A criança foi morta em plena luz do dia, em 4 de abril de 2015.
Ana Paula e Teresinha foram convidadas a prestar seu depoimento em quatro países,
numa viagem que durou 17 dias para falar sobre o relatório feito pela Anistia, “Você matou meu filho: homicídios cometidos pela PM-RJ”. A Espanha foi o local que mais marcou Ana Paula, onde visitou duas escolas, uma de Ensino Fundamental e outra de
Ensino Médio.
– As pessoas só conhecem o que a mídia passa. Foi importante estar lá para falar dos
nossos filhos, porque eram duas mães representando milhares de outras mães. Foi
muita responsabilidade. São adolescentes que não vivem essa realidade e ficaram
assustados com o que ouviram, disse Ana, que após o depoimento recebeu o abraço e
a solidariedade dos estudantes com gritos de “Johnatha, presente”.

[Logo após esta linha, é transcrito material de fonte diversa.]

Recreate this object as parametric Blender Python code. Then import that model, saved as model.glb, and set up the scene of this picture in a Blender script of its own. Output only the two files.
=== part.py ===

Já para Fátima, falar sobre o filho morto pode evitar que outros casos se repitam, além
de dar suporte para as mães que sofreram o trauma de perder seus filhos para a
violência. Como é o caso de Maria de Fátima dos Santos Silva, do outro lado da cidade,
na favela da Rocinha, a aproximadamente 23 km de Ana Paula e Fátima.
Ela também perdeu um filho, Hugo Leonardo dos Santos Silva, 32, no dia 17 de abril de
2012, meses antes da instalação da UPP na comunidade. Quando conheceu Ana e
Fátima, numa manifestação em Manguinhos, ela conseguiu desabafar a dor da perda
que sentia. “Elas me deram muita força. Foi uma vitória pegar o microfone e contar,
diante de todo mundo, a minha história. É bom a gente ver que não está sozinha”,
disse.
Em maio, acontece em Salvador, na Bahia, o Encontro Nacional de Mães e Famílias
vítimas do Estado. O coletivo Mães de Manguinhos criou uma arrecadação online para
financiar a viagem, em sua página nas redes sociais.
“Cada dia é uma luta pra sobreviver. Tem mãe que adoece, mas eu quero falar para o
mundo sobre a dor de perder um filho vítima da violência policial”, encerra Maria de
Fátima, obstinada em sua luta apesar da dor.